The restriction $|x| < 1$ matches the range of $\tanh$ and keeps both $1 + x$ and $1 - x$ strictly positive inside the logarithm.

Derivatives of inverse hyperbolic functions

You can find these derivatives either by differentiating the logarithmic expressions directly or by applying the inverse function theorem. Both routes are shown below.

Derivative of arsinh

Differentiating $\operatorname{arsinh} x = \ln\!\left(x + \sqrt{x^2+1}\right)$ :

(\operatorname{arsinh} x)' = \frac{1}{x + \sqrt{x^2+1}} \cdot \left(1 + \frac{x}{\sqrt{x^2+1}}\right) = \frac{1}{x + \sqrt{x^2+1}} \cdot \frac{x + \sqrt{x^2+1}}{\sqrt{x^2+1}} = \frac{1}{\sqrt{x^2+1}}.

\operatorname{arsinh}'(x) = \frac{1}{\sqrt{x^2 + 1}}, \qquad x \in \mathbb{R}.

Derivative of arcosh

Differentiating $\operatorname{arcosh} x = \ln\!\left(x + \sqrt{x^2-1}\right)$ for $x > 1$ :

(\operatorname{arcosh} x)' = \frac{1}{x + \sqrt{x^2-1}} \cdot \left(1 + \frac{x}{\sqrt{x^2-1}}\right) = \frac{1}{x + \sqrt{x^2-1}} \cdot \frac{x + \sqrt{x^2-1}}{\sqrt{x^2-1}} = \frac{1}{\sqrt{x^2-1}}.

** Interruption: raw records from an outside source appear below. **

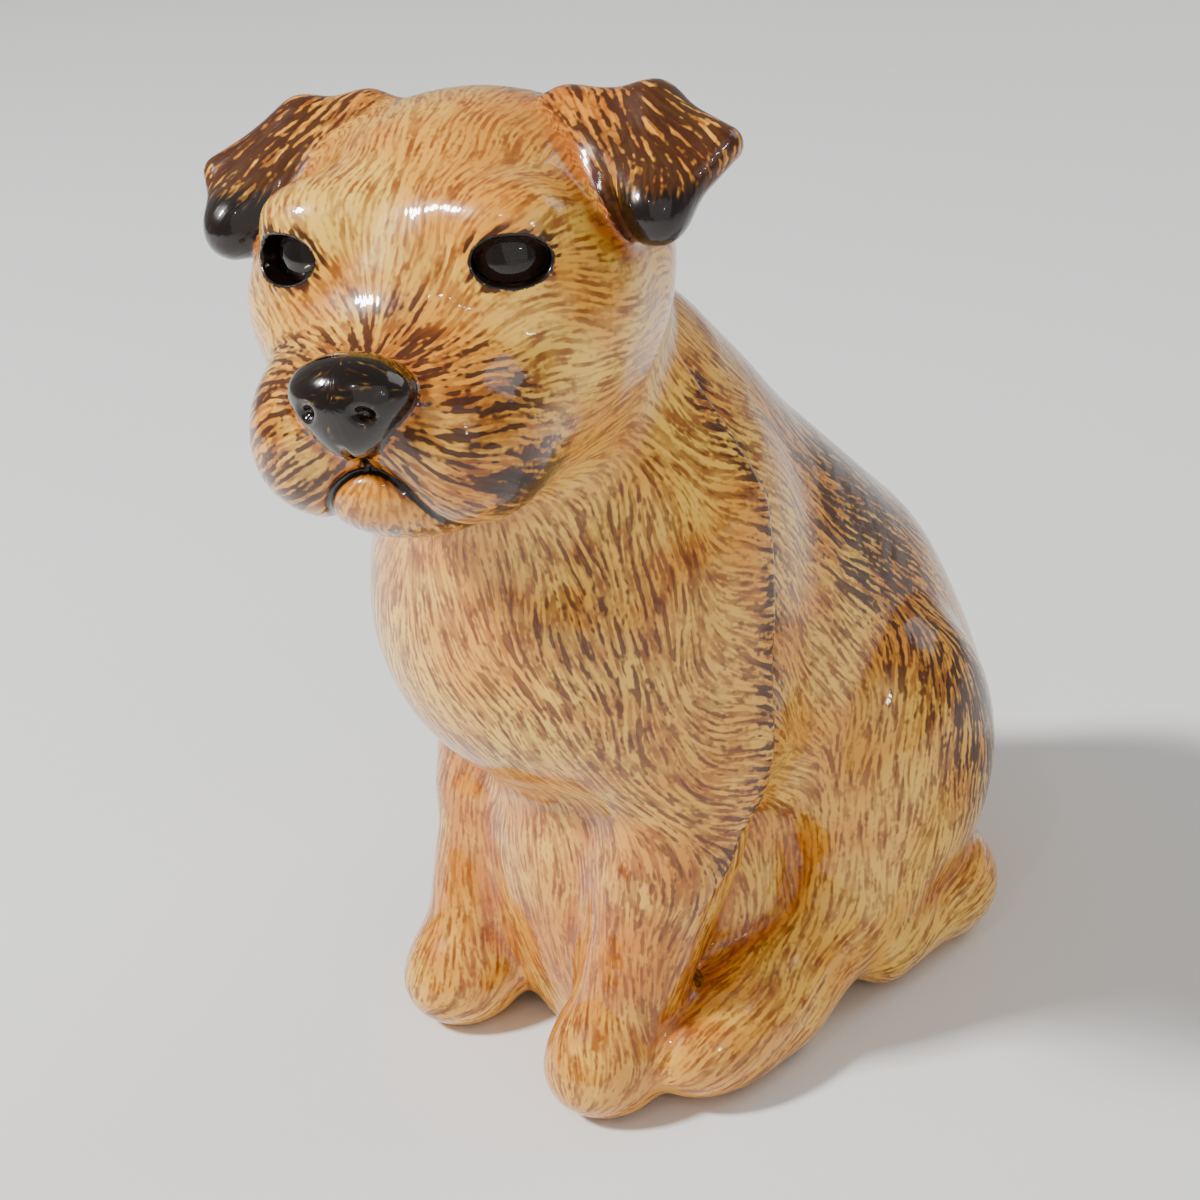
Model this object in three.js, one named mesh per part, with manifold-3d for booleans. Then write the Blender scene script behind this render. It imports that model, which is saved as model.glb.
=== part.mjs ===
// A seated terrier in glazed earthenware. The hollow body and head, the ears, nose, legs and
// tail are cast apart and luted together, and each glass eye sits over a painted iris.
// The dog faces -Y with its left side at +X, and the part's origin is under its middle.
import * as THREE from 'three';
import { mergeVertices } from 'three/addons/utils/BufferGeometryUtils.js';
import Module from 'manifold-3d';

// Body
const CHEST_WIDTH = 90;
const CHEST_HEIGHT = 123;
const CHEST_FORWARD = 50;
const WITHERS_HEIGHT = 167;
const RUMP_WIDTH = 90;
const RUMP_BACK = 34;
const RUMP_HEIGHT = 44;
const NECK_WIDTH = 70;
const BASE_WIDTH = 84;
// Legs and tail
const PAW_SPACING = 60;
const PAW_FORWARD = 77;
const PAW_WIDTH = 32;
const FORELEG_WIDTH = 28;
const ELBOW_HEIGHT = 66;
const HAUNCH_SPACING = 76;
const HAUNCH_LENGTH = 66;
const HIND_FOOT_FORWARD = 47;
const HIND_FOOT_WIDTH = 36;
const TAIL_WIDTH = 30;
const TAIL_CURL = 48;
// Head
const HEAD_HEIGHT = 213;
const HEAD_FORWARD = 66;
const HEAD_SIDE = 8;
const HEAD_WIDTH = 89;
const HEAD_TURN = 29;
const HEAD_TILT = -12;
const MUZZLE_WIDTH = 62;
const MUZZLE_LENGTH = 64;
const NOSE_WIDTH = 28;
const EAR_SPREAD = 123;
const EAR_THICKNESS = 10;
const EAR_DROOP = 5;
const EYE_SPACING = 44;
const EYE_DIAMETER = 21;
const EYE_FORWARD = 28.5;
const EYE_HEIGHT = 12.5;
const BROW_FORWARD = 30;
const EYE_OPENING_WIDTH = 17.5;
const EYE_OPENING_HEIGHT = 11.5;
const IRIS_THICKNESS = 1.6;
const EYE_WALL = 3;
// Walls, joints and mesh size
const WALL = 8;
const VENT_DIAMETER = 14;
const JOINT_GAP = 0.3;
const JOINT_MARGIN = 4;
const JOINT_DEPTH = 2;
const BODY_CELL = 9.5;
const HEAD_CELL = 6.8;
const BODY_REGION_CELL = 9;
const HEAD_REGION_CELL = 5;
const HOLLOW_CELL = 13;

const wasm = await Module();
wasm.setup();

const at = (x, y, z) => new THREE.Vector3(x, y, z);
const turned = (x, y, z) => new THREE.Quaternion().setFromEuler(
  new THREE.Euler(...[x, y, z].map(THREE.MathUtils.degToRad), 'ZYX'));

// A shape is a function from a point to its distance outside the surface, negative inside.
function egg(centre, radii, turn = new THREE.Quaternion()) {
  const back = turn.clone().invert();
  const squares = radii.clone().multiply(radii);
  return (point) => {
    const local = point.clone().sub(centre).applyQuaternion(back);
    const reach = local.clone().divide(radii).length();
    return reach * (reach - 1) / (local.divide(squares).length() + 1e-9);
  };
}

function taper(start, startRadius, end, endRadius) {
  const axis = end.clone().sub(start);
  const length = axis.length();
  axis.divideScalar(length);
  const lean = (startRadius - endRadius) / length;
  const rise = Math.sqrt(1 - lean * lean);
  return (point) => {
    const offset = point.clone().sub(start);
    const along = offset.dot(axis);
    const out = Math.sqrt(Math.max(offset.lengthSq() - along * along, 0));
    const station = THREE.MathUtils.clamp((along - out * lean / rise) / length, 0, 1);
    const nearest = start.clone().addScaledVector(axis, station * length);
    return point.distanceTo(nearest) - THREE.MathUtils.lerp(startRadius, endRadius, station);
  };
}

function flap(a, b, c, radius) {
  const triangle = new THREE.Triangle(a, b, c);
  const nearest = new THREE.Vector3();
  return (point) => triangle.closestPointToPoint(point, nearest).distanceTo(point) - radius;
}

// Joins shapes with a fillet of about the given size.
function blend(size, ...shapes) {
  return (point) => shapes.map((shape) => shape(point)).reduce((one, other) => {
    const overlap = Math.max(size - Math.abs(one - other), 0) / size;
    return Math.min(one, other) - overlap * overlap * size / 4;
  });
}

// The room that two shapes share, with its edge rounded by about the given size.
function common(size, one, other) {
  const outside = blend(size, (point) => -one(point), (point) => -other(point));
  return (point) => -outside(point);
}

const headTurn = turned(HEAD_TILT, 0, HEAD_TURN);
const headCentre = at(HEAD_SIDE, -HEAD_FORWARD, HEAD_HEIGHT);

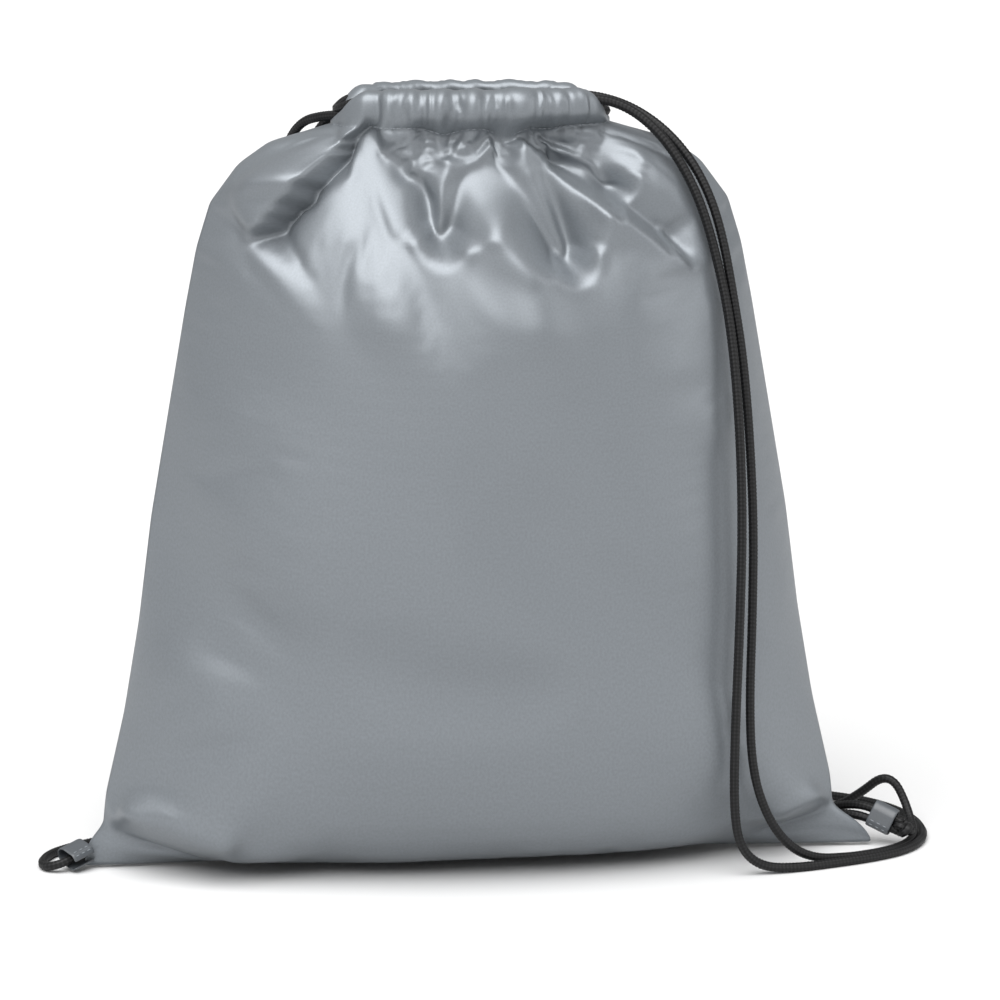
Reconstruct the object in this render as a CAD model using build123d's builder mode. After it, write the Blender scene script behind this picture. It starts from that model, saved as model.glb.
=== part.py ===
"""Drawstring shoe bag, stuffed and standing, with its mouth drawn shut.

Frame: +X to the right side seam, +Y to the back, +Z up, millimetres.
The origin is on the floor under the middle of the bag.
"""
from build123d import *
import math
import os

os.makedirs("parts", exist_ok=True)

# ---- driving dimensions -------------------------------------------------------
CLOTH = 1.2               # solid stand-in for one layer of polyester cloth
SEAM_WIDTH = 6.0          # seam allowance turned to the inside
SEAM_THICK = 1.6          # both allowances together

BODY_TOP = 321.0          # height of the hem's stitch line
HEM_HEIGHT = 16.0         # height of the hem channel
HEM_OUT = (62.0, 27.0)    # half width and half depth of the gathered hem, outside
HEM_WALL = 1.0            # hem cloth, gathered
HEM_DEPTH = 11.0          # outer wall to inner wall of one gathered hem
HEM_REACH = 47.0          # each hem stops this far from the middle, for the cord ends
STITCH_THICK = 0.4
STITCH_HEIGHT = 1.2
STITCH_LIFT = 0.4         # stitch line above the hem's lower edge

# height, half width, half depth of the stuffed bag, from the floor up to the hem
SECTIONS = [
    (0.0, 148.0, 30.0),
    (12.0, 158.0, 47.0),
    (35.0, 157.5, 55.0),
    (70.0, 150.0, 61.0),
    (110.0, 143.0, 65.0),
    (155.0, 137.0, 66.0),
    (200.0, 129.0, 63.5),
    (245.0, 121.0, 57.0),
    (270.0, 116.0, 50.0),
    (290.0, 109.0, 43.0),
    (305.0, 98.0, 36.0),
    (314.0, 85.0, 31.0),
    (BODY_TOP, HEM_OUT[0], HEM_OUT[1]),
]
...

\operatorname{arcosh}'(x) = \frac{1}{\sqrt{x^2 - 1}}, \qquad x > 1.

Derivative of artanh

Rewrite $\operatorname{artanh} x = \dfrac{1}{2}\ln(1+x) - \dfrac{1}{2}\ln(1-x)$ and differentiate for $|x| < 1$ :

(\operatorname{artanh} x)' = \frac{1}{2} \cdot \frac{1}{1+x} + \frac{1}{2} \cdot \frac{1}{1-x} = \frac{1}{2} \cdot \frac{(1-x) + (1+x)}{(1+x)(1-x)} = \frac{1}{1 - x^2}.

\operatorname{artanh}'(x) = \frac{1}{1 - x^2}, \qquad |x| < 1.

Compare this with $\arctan'(x) = \dfrac{1}{1+x^2}$ from Inverse Trigonometric Functions: the only difference is the sign in the denominator, a reflection of the $\cosh^2 - \sinh^2 = 1$ identity versus $\cos^2 + \sin^2 = 1$ .

Table of derivatives

Derivatives of the six hyperbolic functions, collected for reference:

Function	Derivative
$\sinh x$	$\cosh x$
$\cosh x$	$\sinh x$
$\tanh x$	$\operatorname{sech}^2 x$
$\operatorname{coth} x$	$-\operatorname{csch}^2 x$
$\operatorname{sech} x$	$-\operatorname{sech} x\tanh x$
$\operatorname{csch} x$	$-\operatorname{csch} x\operatorname{coth} x$

Summary

The hyperbolic functions are defined via the exponential: $\cosh x \coloneqq \dfrac{e^x+e^{-x}}{2}$ , $\sinh x \coloneqq \dfrac{e^x-e^{-x}}{2}$ , and $\tanh x \coloneqq \dfrac{\sinh x}{\cosh x}$ .
The fundamental identity $\cosh^2 x - \sinh^2 x = 1$ mirrors the Pythagorean identity and shows that $(\cosh t, \sinh t)$ lies on the unit hyperbola.
Derivatives: $(\sinh x)' = \cosh x$ , $(\cosh x)' = \sinh x$ , $(\tanh x)' = \operatorname{sech}^2 x$ .
$\cosh$ is even and satisfies $\cosh x \geq 1$ ; $\sinh$ is odd and strictly increasing with range $\mathbb{R}$ ; $\tanh$ maps $\mathbb{R}$ onto $(-1, 1)$ .
The inverse hyperbolic functions have closed-form logarithmic expressions derived by solving for $x$ $x$ algebraically:
- $\operatorname{arsinh} x = \ln\!\left(x + \sqrt{x^2+1}\right)$ , defined on $\mathbb{R}$ .
- $\operatorname{arcosh} x = \ln\!\left(x + \sqrt{x^2-1}\right)$ , defined on $[1, \infty)$ .
- $\operatorname{artanh} x = \dfrac{1}{2}\ln\dfrac{1+x}{1-x}$ , defined on $(-1, 1)$ .
Their derivatives — $\dfrac{1}{\sqrt{x^2+1}}$ , $\dfrac{1}{\sqrt{x^2-1}}$ , $\dfrac{1}{1-x^2}$ — closely parallel those of the inverse trigonometric functions, differing only in the signs under the square root and in the denominator.